How do you change peoples’ opinions on the way they value nuclear? 27:50
Zabrina thinks change needs to happen at a state level, instead of a federal levels. Other people, like herself, have seen the benefits of nuclear for national security. But she says it’s also important to have a civilization reactor fleet. This is worrisome because China is working with several developing nations to build reactors in-country, meaning those countries are now in 100 year relationship with China for the duration of the plants. Zabrina asks, how is the US going to enter that playing field if there is little government support, unlike China where the reactors are state supported.
There are seven billion people in this world, 1.1 billion of them don’t have access to electricity, and electricity equals prosperity. Zabrina says that the only way to meet the growing population needs is getting into power density, the nuclears of the atom. That’s why General Atomics is working in fission and fusion. Fission is splitting an atom into two; fusion is taking two atoms and making them into one. In magnetic fusion energy, you take the lightest element on earth, isotopes of hydrogen, and combine it to make helium and an energetic nucron comes off and the energy from that neutron can be put into a cycle to create electricity.

10) So you’re pro-fission and pro-fusion? 45:57
You need both fission and fusion. We need fission today until we can realize fusion. The US Department of Energy is assembling a fusion, energy, science advisory committee. There will be a report out at the end of 2020. The US needs a diverse set of technology working together. Policy needs to help develop each of those sources. For example, for clean energy, for every nuclear plant that gets shut down, a natural gas plant starts up. You lose a lot of money decommissioning nuclear and spend a lot of money to build a natural gas plant.

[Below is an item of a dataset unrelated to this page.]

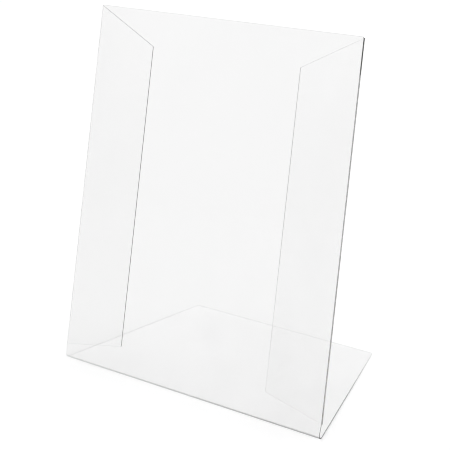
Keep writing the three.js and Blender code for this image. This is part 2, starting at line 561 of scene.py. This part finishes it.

11) How do you get people outside of the nuclear community to believe in nuclear? 50:07
The nuclear community is really good about talking to other members of the nuclear community, not so much with sharing outside of the nuclear field. Zabrina says they need to learn to get better at that. Because of the technical nature of fission and fusion, we leave it up to scientists and engineers to have those conversations and it’s not resonating with other people outside of the nuclear field. Zabrina is working with the Nuclear Energy Institute, an organization that is doing a lot on better sharing the story of nuclear by involving communicators to establish the messaging. Right now, Zabrina is trying to establish a Fusion Communicators Council, drawing for a variety of US nuclear entities to collaborate and spread the message of nuclear through broader publics.

12) What do you hope for the future of nuclear 54:13
Zabrina would like to see the US shift the strategies of funding advanced reactor technologies so at least two are selected and materials and fuel are tested. She would also like more recognition for the benefits of nuclear plants to prevent further premature closers.